Exercise description
Reproduce, word for word, every line from the first one down to the line containing "scene.camera = camera", and nothing else.

Data provided
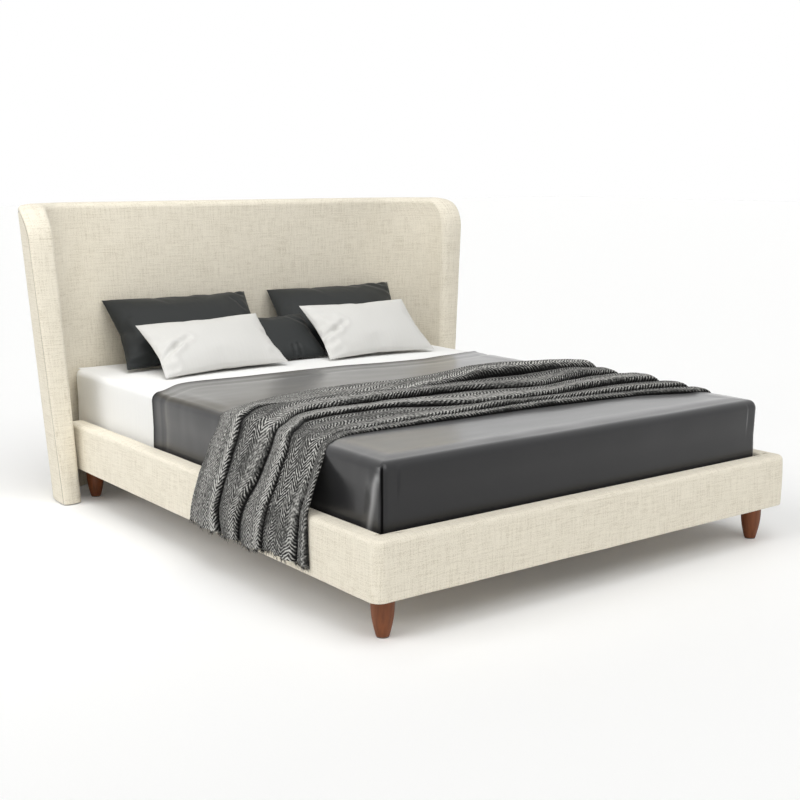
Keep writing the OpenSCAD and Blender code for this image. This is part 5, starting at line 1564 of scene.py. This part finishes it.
CAMERA_PLACE = (-2.645, -3.602, 1.215)
CAMERA_TURN = (79.72, 0.0, -36.94)
CAMERA_LENS, SENSOR = 57.015, 36.0
FLOOR_HALF, FLOOR_GLOW, SKY_LIGHT = 40.0, 0.04, 0.27
# Far lamps: the way that each shines from, its level on a white matt face, and its width in degrees
LAMPS = (
    ("left softbox", (-0.8, 0.15, 0.58), 0.38, 40),
    ("overhead softbox", (-0.05, -0.42, 0.9), 0.52, 60),
    ("front softbox", (-0.15, -0.9, 0.4), 0.12, 80),
)
# A low softbox over the bed, in front of the headboard
PANEL_PLACE, PANEL_TILT, PANEL_SIZE, PANEL_POWER = (-0.85, -0.35, 1.95), 58, (1.2, 0.7), 8.8


def seen_directly(tree):
    """1 for rays that end in the camera, also by way of a mirror or glass, and 0 for the others."""
    path = node(tree, "LightPath").outputs
    bent = node(tree, "Math", (path["Is Glossy Ray"], path["Is Transmission Ray"]), operation="MAXIMUM")
    return node(tree, "Math", (path["Is Camera Ray"], bent), operation="MAXIMUM")


def studio_floor():
    """Pale painted floor: nearly white to the camera, and it keeps the bed's soft shadow."""
    material, tree, shader, _, (grain,) = new_material(
        "studio floor, matt white paint", ((4 * MM,) * 3, 2, 0.6), cloth=False
    )
    colour = node(tree, "ValToRGB", (grain,), [(0.2, linear("#F2F2F1")), (0.8, linear("#F5F5F4"))])
    node(tree, shader, {"Base Color": colour, "Roughness": 0.6})
    level = node(tree, "Math", (seen_directly(tree), FLOOR_GLOW), operation="MULTIPLY")
    glow = node(tree, "Emission", {"Color": rgba((1, 1, 1)), "Strength": level})
    node(tree, tree.nodes["Material Output"], {"Surface": node(tree, "AddShader", (shader, glow))})
    return material


def add_stage(context):
    scene = context.scene
    scene.view_settings.view_transform = "Standard"
    camera = bpy.data.objects.new("camera", bpy.data.cameras.new("camera"))
    camera.data.sensor_width, camera.data.lens = SENSOR, CAMERA_LENS
    camera.location = CAMERA_PLACE
    camera.rotation_euler = [math.radians(a) for a in CAMERA_TURN]
    scene.collection.objects.link(camera)
    scene.camera = camera

    s = FLOOR_HALF
    mesh = bpy.data.meshes.new("studio_floor")
    mesh.from_pydata([(-s, -s, 0), (s, -s, 0), (s, s, 0), (-s, s, 0)], [], [(0, 1, 2, 3)])
    floor = bpy.data.objects.new("studio_floor", mesh)
    mesh.materials.append(studio_floor())
    scene.collection.objects.link(floor)

    scene.world = bpy.data.worlds.new("studio")
    scene.world.use_nodes = True
    tree = scene.world.node_tree
    sky = node(tree, "MapRange", {"Value": seen_directly(tree), "To Min": SKY_LIGHT, "To Max": 1.0})
    node(tree, tree.nodes["Background"], {"Color": rgba((1, 1, 1)), "Strength": sky})

    for name, way, level, width in LAMPS:
        light = bpy.data.lights.new(name, "SUN")
        light.energy, light.angle = level * math.pi, math.radians(width)
        lamp = bpy.data.objects.new(name, light)
        lamp.location = [3 * c for c in way]
        lamp.rotation_euler = Vector(way).to_track_quat("Z", "Y").to_euler()
        scene.collection.objects.link(lamp)
    panel = bpy.data.lights.new("headboard softbox", "AREA")
    panel.shape, panel.energy = "RECTANGLE", PANEL_POWER
    panel.size, panel.size_y = PANEL_SIZE
    lamp = bpy.data.objects.new("headboard softbox", panel)
    lamp.location, lamp.rotation_euler = PANEL_PLACE, (math.radians(PANEL_TILT), 0, 0)
    scene.collection.objects.link(lamp)


# Operators and panel

class BED_OT_finishes(bpy.types.Operator):
    """Makes the materials and gives the hard parts theirs"""

    bl_idname = "bed.finishes"
    bl_label = "Finishes"
    bl_options = {"REGISTER", "UNDO"}

    def execute(self, context):
        make_finishes(context)
        finish_nodes()
        return {"FINISHED"}


class BED_OT_headboard(bpy.types.Operator):
    """Adds the headboard's cover and the wings' outer skins"""

    bl_idname = "bed.headboard"
    bl_label = "Headboard cover"
    bl_options = {"REGISTER", "UNDO"}

    def execute(self, context):
        add_headboard(context)
        return {"FINISHED"}


class BED_OT_rails(bpy.types.Operator):
    """Adds the padded covers of the three rails"""

    bl_idname = "bed.rails"
    bl_label = "Rail covers"
    bl_options = {"REGISTER", "UNDO"}

    def execute(self, context):
        add_rails(context)
        return {"FINISHED"}


class BED_OT_legs(bpy.types.Operator):
    """Adds the four turned legs"""

    bl_idname = "bed.legs"
    bl_label = "Legs"
    bl_options = {"REGISTER", "UNDO"}

    def execute(self, context):
        add_legs(context)
        return {"FINISHED"}


class BED_OT_mattress(bpy.types.Operator):
    """Adds the mattress"""

    bl_idname = "bed.mattress"
    bl_label = "Mattress"
    bl_options = {"REGISTER", "UNDO"}

    def execute(self, context):
        add_mattress(context)
        return {"FINISHED"}


class BED_OT_fitted_sheet(bpy.types.Operator):
    """Adds the white fitted sheet"""

    bl_idname = "bed.fitted_sheet"
    bl_label = "Fitted sheet"
    bl_options = {"REGISTER", "UNDO"}

    def execute(self, context):
        add_fitted_sheet(context)
        return {"FINISHED"}


class BED_OT_flat_sheet(bpy.types.Operator):
    """Adds the grey flat sheet with its hem and tucked corners"""

    bl_idname = "bed.flat_sheet"
    bl_label = "Flat sheet"
    bl_options = {"REGISTER", "UNDO"}

    def execute(self, context):
        add_flat_sheet(context)
        return {"FINISHED"}


class BED_OT_throw(bpy.types.Operator):
    """Adds the herringbone throw and its fringe"""

    bl_idname = "bed.throw"
    bl_label = "Throw"
    bl_options = {"REGISTER", "UNDO"}

    def execute(self, context):
        add_throw(context)
        return {"FINISHED"}


class BED_OT_pillows(bpy.types.Operator):
    """Adds the pillows and cushions, filled by cloth simulation"""

    bl_idname = "bed.pillows"
    bl_label = "Pillows"
    bl_options = {"REGISTER", "UNDO"}

    def execute(self, context):
        add_pillows(context)
        return {"FINISHED"}


class BED_OT_stage(bpy.types.Operator):
    """Adds the camera, the lights and the floor"""

    bl_idname = "bed.stage"
    bl_label = "Studio"
    bl_options = {"REGISTER", "UNDO"}

    def execute(self, context):
        add_stage(context)
        return {"FINISHED"}


# In the order in which the bed is made
OPERATORS = (
    BED_OT_finishes, BED_OT_headboard, BED_OT_rails, BED_OT_legs,
    BED_OT_mattress, BED_OT_fitted_sheet, BED_OT_flat_sheet, BED_OT_throw,
    BED_OT_pillows, BED_OT_stage,
)


class BED_PT_panel(bpy.types.Panel):
    """Lists the bed's pieces, sizes and colours"""

    bl_label = "Upholstered Bed"
    bl_idname = "BED_PT_panel"
    bl_space_type = "VIEW_3D"
    bl_region_type = "UI"
    bl_category = "Bed"

    def draw(self, context):
        column = self.layout.column()
        for group in (context.scene.bed_sizes, context.scene.bed_colours):
            for name in group.__annotations__:
                column.prop(group, name)
        for operator in OPERATORS:
            column.operator(operator.bl_idname)


CLASSES = (BedColours, BedSizes, *OPERATORS, BED_PT_panel)


def register():
    for cls in CLASSES:
        bpy.utils.register_class(cls)
    bpy.types.Scene.bed_colours = bpy.props.PointerProperty(type=BedColours)
    bpy.types.Scene.bed_sizes = bpy.props.PointerProperty(type=BedSizes)


def unregister():
    del bpy.types.Scene.bed_sizes
    del bpy.types.Scene.bed_colours
    for cls in reversed(CLASSES):
        bpy.utils.unregister_class(cls)


def main():
    register()
    bpy.ops.bed.finishes()
    bpy.ops.bed.headboard()
    bpy.ops.bed.rails()
    bpy.ops.bed.legs()
    bpy.ops.bed.mattress()
    bpy.ops.bed.fitted_sheet()
    bpy.ops.bed.flat_sheet()
    bpy.ops.bed.throw()
    bpy.ops.bed.pillows()
    bpy.ops.bed.stage()


if __name__ == "__main__":
    main()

The reply
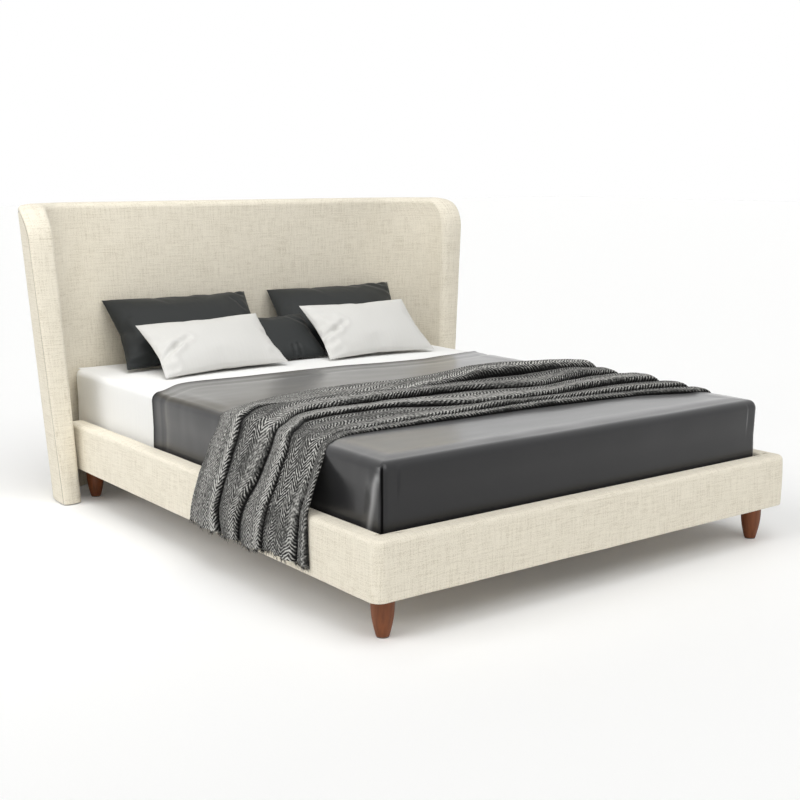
Keep writing the OpenSCAD and Blender code for this image. This is part 5, starting at line 1564 of scene.py. This part finishes it.
CAMERA_PLACE = (-2.645, -3.602, 1.215)
CAMERA_TURN = (79.72, 0.0, -36.94)
CAMERA_LENS, SENSOR = 57.015, 36.0
FLOOR_HALF, FLOOR_GLOW, SKY_LIGHT = 40.0, 0.04, 0.27
# Far lamps: the way that each shines from, its level on a white matt face, and its width in degrees
LAMPS = (
    ("left softbox", (-0.8, 0.15, 0.58), 0.38, 40),
    ("overhead softbox", (-0.05, -0.42, 0.9), 0.52, 60),
    ("front softbox", (-0.15, -0.9, 0.4), 0.12, 80),
)
# A low softbox over the bed, in front of the headboard
PANEL_PLACE, PANEL_TILT, PANEL_SIZE, PANEL_POWER = (-0.85, -0.35, 1.95), 58, (1.2, 0.7), 8.8


def seen_directly(tree):
    """1 for rays that end in the camera, also by way of a mirror or glass, and 0 for the others."""
    path = node(tree, "LightPath").outputs
    bent = node(tree, "Math", (path["Is Glossy Ray"], path["Is Transmission Ray"]), operation="MAXIMUM")
    return node(tree, "Math", (path["Is Camera Ray"], bent), operation="MAXIMUM")


def studio_floor():
    """Pale painted floor: nearly white to the camera, and it keeps the bed's soft shadow."""
    material, tree, shader, _, (grain,) = new_material(
        "studio floor, matt white paint", ((4 * MM,) * 3, 2, 0.6), cloth=False
    )
    colour = node(tree, "ValToRGB", (grain,), [(0.2, linear("#F2F2F1")), (0.8, linear("#F5F5F4"))])
    node(tree, shader, {"Base Color": colour, "Roughness": 0.6})
    level = node(tree, "Math", (seen_directly(tree), FLOOR_GLOW), operation="MULTIPLY")
    glow = node(tree, "Emission", {"Color": rgba((1, 1, 1)), "Strength": level})
    node(tree, tree.nodes["Material Output"], {"Surface": node(tree, "AddShader", (shader, glow))})
    return material


def add_stage(context):
    scene = context.scene
    scene.view_settings.view_transform = "Standard"
    camera = bpy.data.objects.new("camera", bpy.data.cameras.new("camera"))
    camera.data.sensor_width, camera.data.lens = SENSOR, CAMERA_LENS
    camera.location = CAMERA_PLACE
    camera.rotation_euler = [math.radians(a) for a in CAMERA_TURN]
    scene.collection.objects.link(camera)
    scene.camera = camera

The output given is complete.